The novel ‘The Namesake’ is a story of a Bengali couple Ashoke and Ashima, who migrate to America to carve a new identity and in the process end up being alienated from their own country, terribly missing their families and trying to adjust to a foreign culture, while maintaining their firm beliefs in their own traditions.
The novel spans over thirty two years from 1968 to 2000, covering the important events in the life of Gogol – son of Ashoke and Ashima, in a more or less chronological order. The very beginning of Gogol’s life is unique, he is born in a country, both his parents live in, but can’t accept as their own, he is stuck with a strange pet name his father chooses to give him, due to non receiving of letter containing his good name.
This strange beginning will continue to be stamped on Gogol’s entire life. Throughout his life, he hates his name, he wants to distant himself from his parents and the imposed Bengali traditions and want to run away from his roots. At one point of his life, he even changes his name to build a new identity.
But, in a stranger way, as the story progresses, he is attracted towards the same culture, the same people he has been trying to avoid and ends up marrying a Bengali girl of his mother’s choice. His life runs in a never ending circle and even after running for thirty two years, he finds himself in the same spot, stuck in a country he is born in, but can’t relate to, a new name Nikhil, which does not have the love and affection of his parents, an old name- Gogol, which he hated all his life, but now misses terribly for the very man who gave him that strange name.
The novel is written in a simple storytelling manner, the narrative being easy and involving. It gives a glimpse of the suburban American life, thousands of Indian immigrants live, highlighting their complexes, their day to day trysts with feeling of being alone in their present country and having no affection towards their home ground, confused with their identities, trying to mingle in the crowd, and being reminded regularly of their foreign origins.
Namesake, though, based on the unusual name of Gogol, comes to represent every thing being just a name, let it be a country, a beloved, a profession, where everything new attracts you and once you try to accept it, it becomes queer just as the name Gogol is. It establishes the fact that names cease to matter, once you get involved. Every name is strange in its own way to one or other in this world.
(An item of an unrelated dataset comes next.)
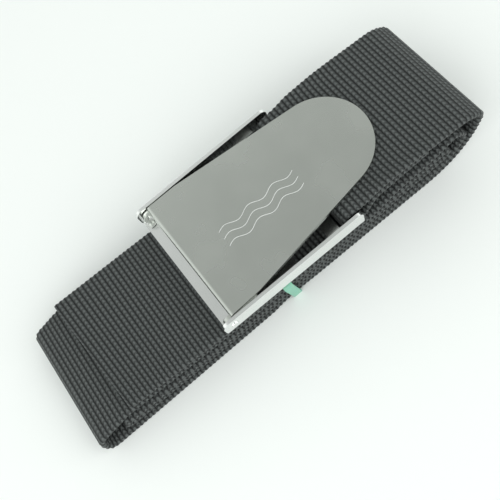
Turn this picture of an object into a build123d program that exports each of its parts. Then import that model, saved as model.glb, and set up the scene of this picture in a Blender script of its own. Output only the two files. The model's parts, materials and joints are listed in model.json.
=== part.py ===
from build123d import *

import os

# Dive weight belt: a folded nylon strap with a stainless cam-lever buckle.
# Millimetres, +Z up. The pack lies on Z = 0 with its length along X, and the lever's tip
# points to +X. Everything is laid out from the buckle and moved by PACK_SHIFT at the end,
# so that the origin is under the middle of the whole pack.
PACK_SHIFT = 6.87

# Strap
STRAP_WIDTH = 50.0
STRAP_THICK = 2.5
LAYERS = 5
LOOSE_PITCH = 3.625
PRESSED_PITCH = 3.075
LEFT_FOLD_X = -94.05
INNER_FOLD_X = -82.75
CUT_END_X = -78.0

# Buckle frame
FRAME_SHEET = 1.2
RAIL_OUTSIDE = 54.9
RAIL_INSIDE = RAIL_OUTSIDE - 2 * FRAME_SHEET
RAIL_FRONT_X = -34.0
RAIL_REAR_X = 26.5
PLATE_FRONT_X = -33.7
PLATE_REAR_X = 26.2
FRAME_BOTTOM = 18.1
FRAME_TOP = 27.4
FLOOR_HALF_WIDTH = 25.0

# Lever and its two hinge rivets
PIN_X = -29.8
PIN_Z = 22.9
PIN_RADIUS = 1.25
PIN_INNER_END = 24.0
PIN_HEAD_RADIUS = 1.5
PIN_HEAD_THICK = 0.35
FRAME_HOLE_GAP = 0.02
LEVER_HOLE_GAP = 0.08
LEVER_SHEET = 1.5
LEVER_PITCH_ANGLE = 2.5
LEVER_REACH = 79.8
LEVER_MIDDLE_Z = 3.75
BEND_X = 0.376
BEND_RADIUS = 0.95
CAM_EDGE_X = 4.06
CAM_EDGE_Z = -1.51
HINGE_HALF_WIDTH = 25.85
SHOULDER_HALF_WIDTH = 25.4
SHOULDER_X = 13.8
TIP_RADIUS = 18.5
CAM_HALF_WIDTH = 23.8
EAR_RADIUS = 2.9
TOOTH_PITCH = 4.0
TOOTH_GAPS = 11

# Rubber band
BAND_X = -7.2
BAND_WIDTH = 3.8
BAND_THICK = 0.5
BAND_HEIGHT = 17.75
BAND_INSIDE = 50.5


def layer_heights(pitch):
    """Middle heights of the flat layers, from the floor up."""
    return [STRAP_THICK / 2 + pitch * layer for layer in range(LAYERS)]


def strap_corners():
    """The strap's middle line in side view, from tail end to cut end: (x, z, bend radius)."""
    loose = layer_heights(LOOSE_PITCH)
    pressed = layer_heights(PRESSED_PITCH)
    floor = loose[0]
    # Tail under the top layer, down through the rear slot and back over the end bar.
    corners = [(57.0, 25.25, 0), (34.0, 24.07, 5), (28.0, 16.55, 4), (20.75, 16.55, 2), (20.75, 26.2, 3.5)]
    # Top layer and the big right-hand fold down to the floor.
    corners += [(60.0, 28.2, 60), (74.5, 26.8, 12), (80.95, 21.45, 3.5), (73.6, floor, 23.75)]
    # Bottom layer, lifted over the rubber band, and the left-hand fold.
    corners += [(2.5, floor, 20), (-2.5, 2.2, 20), (-12.0, 2.2, 20), (-17.0, floor, 20)]
    corners += [(LEFT_FOLD_X, floor, 4.1), (LEFT_FOLD_X, 9.6, 4.2)]
    # Fourth layer to the upper inner fold on the right.
    corners += [(-80.0, loose[3], 60), (2.0, loose[3], 60), (16.0, pressed[3], 60), (31.0, pressed[3], 30)]
    corners += [(45.0, 12.9, 30), (66.7, 13.4, 2.1), (66.7, 9.0, 2.1)]
    # Third layer to the inner fold on the left.
    corners += [(45.0, 8.8, 30), (31.0, pressed[2], 30), (16.0, pressed[2], 60), (2.0, loose[2], 60)]
    corners += [(INNER_FOLD_X, loose[2], 1.75), (INNER_FOLD_X, loose[1], 1.75)]
    # Second layer, out round the inner folds on the right.
    corners += [(2.0, loose[1], 60), (16.0, pressed[1], 60), (66.8, 4.0, 19.5)]
    corners += [(75.5, 14.3, 4.05), (69.2, 19.6, 4.05)]
    # Uppermost layer, pressed down under the end bar, to the cut end.
    corners += [(58.0, 16.6, 30), (43.0, 16.3, 30), (31.5, pressed[4], 15), (16.0, pressed[4], 60)]
    corners += [(2.0, loose[4], 60), (CUT_END_X, loose[4], 0)]
    return corners


def strap_path():
    """The strap's middle line, in the plane Y = 0."""
    corners = strap_corners()
    points = [(x, 0, z) for x, z, _ in corners]
    return FilletPolyline(*points, radius=[radius for _, _, radius in corners[1:-1]])


def sheet_along(path, width, thickness):
    """A strip of sheet, bent along a path in the XZ plane."""
    start = Plane(origin=path @ 0, x_dir=(0, 1, 0), z_dir=path % 0)
    return sweep(start * Rectangle(width, thickness), path=path)


def make_strap():
    return sheet_along(strap_path(), STRAP_WIDTH, STRAP_THICK)


def channel_section():
    """The frame's bent sheet, seen along X: a floor and two upright rails."""
    height = FRAME_TOP - FRAME_BOTTOM
    outside = Rectangle(RAIL_OUTSIDE, height, align=(Align.CENTER, Align.MIN))
    outside = fillet(outside.vertices().sort_by(Axis.Y)[:2], 1.8)
    inside = Pos(0, FRAME_SHEET) * Rectangle(RAIL_INSIDE, height, align=(Align.CENTER, Align.MIN))
    inside = fillet(inside.vertices().sort_by(Axis.Y)[:2], 0.6)
    return outside - inside


def rail_side():
    """A rail seen from the side, with its rounded corners."""
    length = RAIL_REAR_X - RAIL_FRONT_X
    side = Rectangle(length, FRAME_TOP - FRAME_BOTTOM)
    side = fillet(side.vertices().sort_by(Axis.X)[:2], 3.0)
    rear_top = side.vertices().group_by(Axis.X)[-1].sort_by(Axis.Y)[-1]
    side = fillet(rear_top, 2.5)
    return Pos((RAIL_FRONT_X + RAIL_REAR_X) / 2, (FRAME_BOTTOM + FRAME_TOP) / 2) * side


def floor_slot(front, rear, half_length, front_corner, rear_corner):
    """A slot through the floor plate, with its own corner radius at each end bar."""
    slot = Pos((front + rear) / 2, 0) * Rectangle(rear - front, 2 * half_length)
    slot = fillet(slot.vertices().group_by(Axis.X)[0], front_corner)
    slot = fillet(slot.vertices().group_by(Axis.X)[-1], rear_corner)
    return extrude(Plane.XY.offset(FRAME_BOTTOM - 1) * slot, FRAME_SHEET + 2)


def make_frame():
    """Bent-sheet channel: slotted floor plate between two rounded side rails."""
    section = Plane(origin=(RAIL_FRONT_X, 0, 0), x_dir=(0, 1, 0), z_dir=(1, 0, 0))
    section = section * (Pos(0, FRAME_BOTTOM) * channel_section())
    channel = extrude(section, RAIL_REAR_X - RAIL_FRONT_X)

    plate_middle = (PLATE_FRONT_X + PLATE_REAR_X) / 2
    plate_length = PLATE_REAR_X - PLATE_FRONT_X
    floor_zone = Pos(plate_middle, 0, FRAME_BOTTOM) * Box(plate_length, 2 * FLOOR_HALF_WIDTH, 20)
    middle_zone = Box(200, 2 * FLOOR_HALF_WIDTH, 200)
    rails = (channel & extrude(Plane.XZ * rail_side(), RAIL_OUTSIDE, both=True)) - middle_zone
    frame = rails + (channel & floor_zone)

    # The wide clamping slot, then the narrow slot for the looped end of the strap.
    frame -= floor_slot(-0.7, 13.5, 25.0, 3.5, 3.5)
    frame -= floor_slot(18.5, 23.0, 25.9, 2.6, 0.6)
    for side in (-1, 1):
        frame -= Pos(-31.25, side * 22.5, FRAME_BOTTOM) * Box(2.3, 0.4, 4)
    hole = Cylinder(PIN_RADIUS + FRAME_HOLE_GAP, RAIL_OUTSIDE + 2, rotation=(90, 0, 0))
    return frame - Pos(PIN_X, 0, PIN_Z) * hole


def lever_outline():
    """Plan of the lever from its pin: nearly parallel at the hinge, tapering to a round tip."""
    front = Line((-1.0, -HINGE_HALF_WIDTH), (-1.0, HINGE_HALF_WIDTH))
    shoulder = Line((SHOULDER_X, -SHOULDER_HALF_WIDTH), (SHOULDER_X, SHOULDER_HALF_WIDTH))
    tip = Pos(LEVER_REACH - TIP_RADIUS, 0) * Circle(TIP_RADIUS)
    return make_hull([*front.edges(), *shoulder.edges(), *tip.edges()])


def tooth_gaps(edge, wall_direction):
    """V notches across the cam lip's lower edge."""
    normal = (-wall_direction.Z, 0, wall_direction.X)
    wedge = make_face(Polyline((-0.9, 0.1), (0.9, 0.1), (0, -1.0), close=True))
    plane = Plane(origin=edge, x_dir=(0, 1, 0), z_dir=normal)
    gap = extrude(plane * wedge, LEVER_SHEET, both=True)
    first = -TOOTH_PITCH * (TOOTH_GAPS - 1) / 2
    return [Pos(0, first + TOOTH_PITCH * index, 0) * gap for index in range(TOOTH_GAPS)]


def make_lever():
    """Bent-sheet lever: flat plate, front bend, toothed cam lip and two ears on the pin."""
    tip = (LEVER_REACH, 0, LEVER_MIDDLE_Z)
    front_bend = (BEND_X, 0, LEVER_MIDDLE_Z)
    cam_edge = (CAM_EDGE_X, 0, CAM_EDGE_Z)
    path = FilletPolyline(tip, front_bend, cam_edge, radius=BEND_RADIUS)
    lever = sheet_along(path, 2 * HINGE_HALF_WIDTH, LEVER_SHEET)
    lever &= extrude(Plane.XY * lever_outline(), 20, both=True)

    # The cam lip is narrower than the plate, which leaves room for the ears.
    plate_bottom = LEVER_MIDDLE_Z - LEVER_SHEET / 2
    for side in (-1, 1):
        beside_lip = Box(12, 10, 10, align=(Align.CENTER, Align.MIN, Align.MAX))
        beside_lip = Rot(0, 0, 0 if side > 0 else 180) * Pos(0, CAM_HALF_WIDTH, 2.0) * beside_lip
        lever -= beside_lip
    lever -= tooth_gaps(path @ 1, path % 1)

    foot = Line((2.2, plate_bottom + 0.2), (12, plate_bottom + 0.2))
    ear = make_hull([*Circle(EAR_RADIUS).edges(), *foot.edges()])
    ear -= Circle(PIN_RADIUS + LEVER_HOLE_GAP)
    ear_middle = HINGE_HALF_WIDTH - LEVER_SHEET / 2
    for side in (-1, 1):
        lever += Pos(0, side * ear_middle, 0) * extrude(Plane.XZ * ear, LEVER_SHEET / 2, both=True)
    return Pos(PIN_X, 0, PIN_Z) * Rot(0, -LEVER_PITCH_ANGLE, 0) * lever


def make_pins():
    """Two short hinge rivets, one through each rail and ear, with a low head outside the rail."""
    reach = RAIL_OUTSIDE / 2
    shank = Cylinder(PIN_RADIUS, reach - PIN_INNER_END, align=(Align.CENTER, Align.CENTER, Align.MIN))
    head = Cylinder(PIN_HEAD_RADIUS, PIN_HEAD_THICK, align=(Align.CENTER, Align.CENTER, Align.MIN))
    head = fillet(head.edges().filter_by(GeomType.CIRCLE).sort_by(Axis.Z)[-1], 0.15)
    rivet = Pos(0, 0, PIN_INNER_END) * shank + Pos(0, 0, reach) * head
    pair = Rot(-90, 0, 0) * rivet + Rot(90, 0, 0) * rivet
    return Pos(PIN_X, 0, PIN_Z) * pair


def make_band():
    """Flat rubber band round the folded strap."""
    outside = Rectangle(BAND_INSIDE + 2 * BAND_THICK, BAND_HEIGHT, align=(Align.CENTER, Align.MIN))
    inner_height = BAND_HEIGHT - 2 * BAND_THICK
    inside = Pos(0, BAND_THICK) * Rectangle(BAND_INSIDE, inner_height, align=(Align.CENTER, Align.MIN))
    ring = fillet(outside.vertices(), 1.0) - fillet(inside.vertices(), 0.5)
    section = Plane(origin=(BAND_X, 0, 0), x_dir=(0, 1, 0), z_dir=(1, 0, 0))
    return extrude(section * ring, BAND_WIDTH / 2, both=True)


def main():
    os.makedirs("parts", exist_ok=True)
    path = strap_path()
    print("strap length along its middle line:", round(path.length, 1), "mm")
    print("strap section times length:", round(path.length * STRAP_WIDTH * STRAP_THICK), "mm3")
    makers = {
        "webbing_strap": make_strap,
        "buckle_frame": make_frame,
        "cam_lever": make_lever,
        "hinge_pins": make_pins,
        "retaining_band": make_band,
    }
    for node, maker in makers.items():
        shape = Pos(PACK_SHIFT, 0, 0) * maker()
        export_step(shape, f"parts/{node}.step")


main()
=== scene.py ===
import json
import math

import bpy
import numpy as np
from mathutils import Matrix, Vector


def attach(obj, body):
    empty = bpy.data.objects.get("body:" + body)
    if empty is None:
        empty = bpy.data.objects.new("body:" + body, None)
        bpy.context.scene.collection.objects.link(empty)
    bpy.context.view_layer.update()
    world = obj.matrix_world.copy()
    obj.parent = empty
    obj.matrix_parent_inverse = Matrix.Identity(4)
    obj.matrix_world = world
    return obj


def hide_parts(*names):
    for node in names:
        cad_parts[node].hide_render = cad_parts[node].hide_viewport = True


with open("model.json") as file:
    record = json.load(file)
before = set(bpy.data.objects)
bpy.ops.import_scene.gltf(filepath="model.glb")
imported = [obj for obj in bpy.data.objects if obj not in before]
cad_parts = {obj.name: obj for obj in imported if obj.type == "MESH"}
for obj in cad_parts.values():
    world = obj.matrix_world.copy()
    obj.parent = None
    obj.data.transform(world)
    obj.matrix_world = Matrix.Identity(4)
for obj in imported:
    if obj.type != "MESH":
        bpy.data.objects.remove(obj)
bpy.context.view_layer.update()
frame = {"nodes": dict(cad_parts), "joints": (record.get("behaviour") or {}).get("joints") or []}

MM = 0.001

# The hinge's place from the buckle's datum, as in the CAD model.
PIN_X_MM = -29.8
PIN_Z_MM = 22.9
HINGE = frame["joints"][0]
BUCKLE_X = HINGE["pos_m"][0] - PIN_X_MM * MM

# Webbing
STRAP_THICK = 2.5
RIB_PITCH = 1.9
ROWS_PER_RIB = 4
RIB_DEPTH = 0.38
BEAD_PITCH = 1.7
LEFT_FOLD_SKEW = 0.02
CUT_END_SKEW = -0.055
EDGE_CURL = 1.6

# Lever plate, as in the CAD model
LEVER_PITCH_ANGLE = math.radians(2.5)
LEVER_TOP = 4.5

# The surround's brightness: even up to LEVEL_UP_TO, then falling towards straight overhead.
WALL_LIGHT = 1.12
OVERHEAD_LIGHT = 0.46
LEVEL_UP_TO = 0.5

# Soft lamps: name, place in metres, side in metres, power in watts
LAMPS = (("key", (-0.7, -0.5, 0.7), 0.9, 4.0), ("fill", (0.7, -0.5, 0.7), 0.9, 3.2))

# Camera, from the buckle's datum
CAMERA_PLACE_MM = (-14.31, -95.31, 237.96)
CAMERA_FORWARD = (0.0183, 0.368, -0.9297)
CAMERA_UP = (0.6378, 0.7118, 0.2943)


def layer_heights(pitch):
    """Middle heights of the flat layers, from the floor up."""
    return [STRAP_THICK / 2 + pitch * layer for layer in range(5)]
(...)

Humans are wired to like familiarity and abhor the unfamiliar, irrespective of their origins, a fact Gogol learns at the very end of this book.
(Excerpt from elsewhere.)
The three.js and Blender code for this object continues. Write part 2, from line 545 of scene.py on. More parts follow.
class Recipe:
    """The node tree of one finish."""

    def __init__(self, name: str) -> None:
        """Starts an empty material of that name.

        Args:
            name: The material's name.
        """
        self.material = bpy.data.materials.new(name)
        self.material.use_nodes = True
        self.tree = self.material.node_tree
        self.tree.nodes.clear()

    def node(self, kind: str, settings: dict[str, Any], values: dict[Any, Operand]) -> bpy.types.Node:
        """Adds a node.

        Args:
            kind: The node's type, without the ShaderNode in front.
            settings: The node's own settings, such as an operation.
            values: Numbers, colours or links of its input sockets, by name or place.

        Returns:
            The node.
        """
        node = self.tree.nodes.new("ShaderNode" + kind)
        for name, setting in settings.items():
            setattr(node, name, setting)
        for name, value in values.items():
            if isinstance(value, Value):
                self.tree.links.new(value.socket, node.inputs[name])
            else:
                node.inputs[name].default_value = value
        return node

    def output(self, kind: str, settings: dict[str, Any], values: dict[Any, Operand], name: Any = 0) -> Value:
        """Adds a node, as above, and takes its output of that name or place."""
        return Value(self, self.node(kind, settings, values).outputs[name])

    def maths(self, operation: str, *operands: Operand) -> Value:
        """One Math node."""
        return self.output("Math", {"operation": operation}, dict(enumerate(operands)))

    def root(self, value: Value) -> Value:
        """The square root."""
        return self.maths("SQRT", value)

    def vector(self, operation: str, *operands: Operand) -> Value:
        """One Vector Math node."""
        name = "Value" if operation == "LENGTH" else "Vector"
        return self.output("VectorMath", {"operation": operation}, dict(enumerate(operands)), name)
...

Jhumpa Lahiri does have an eye for details and I was impressed by her vivid description of every place, each event, giving due importance to the miniscule details. However, the book failed to impress me, I was never engrossed in the story, there were very few surprises and the narrative seems to be running linearly. Namesake ends with just a vague hope of Gogol, being able to carve out a future for himself, hardly justifying the long story. To me, it remains just an okay time pass.